A recent attempt to lobby for the release of the Karabakh separatist leader through the U.S. Vice President illustrates this point. In an interview with France 24, Aliyev stated: “These people committed serious crimes against humanity. Imagine after the Second World War, the Nuremberg trials, and all those Nazi leaders, who were sentenced to death, in two months some would come and say, please release them [...] among other issues, this issue was also raised by him [Vance], and I expressed Azerbaijan's position on this issue, and that was it.”
Azerbaijan’s current participation in the Board of Peace—justified, among other things, by the interests of the regional peace process—is grounded in the principles of a sovereign foreign policy. By engaging in ever new international formats, Baku maintains freedom of manoeuvre in other areas as well. Examples include progress in the development of the North–South transport corridor and relations with the EU. For instance, Azerbaijan’s leadership has already met twice this year with EU Enlargement Commissioner Marta Kos on the sidelines of international events. She is expected to visit Baku again later this year.
In other words, Armenia’s paths to European integration pass through Azerbaijan, and attempts by Armenian elites to involve the EU in resolving regional issues in order to push through their preferred outcomes are successfully countered by Azerbaijani diplomacy. This effectiveness comes precisely from Azerbaijan’s active participation in new initiatives such as the Board of Peace.

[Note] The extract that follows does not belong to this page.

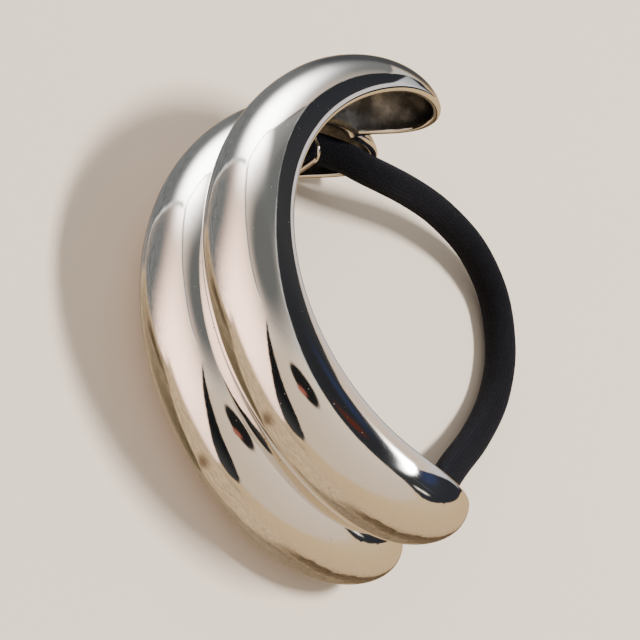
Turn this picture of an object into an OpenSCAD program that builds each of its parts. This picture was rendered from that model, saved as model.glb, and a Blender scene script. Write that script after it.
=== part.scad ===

Just as Azerbaijan previously prepared and employed, in appropriate situations, a variety of measures—including military options—to restore its territorial integrity, it has also developed and continues to develop diverse political, economic, and diplomatic initiatives to consolidate these gains and address the consequences of Armenian nationalist territorial expansion in the region. Azerbaijani policy is based on such a comprehensive approach, and it is this strategy that has led Baku to participate in the Board of Peace.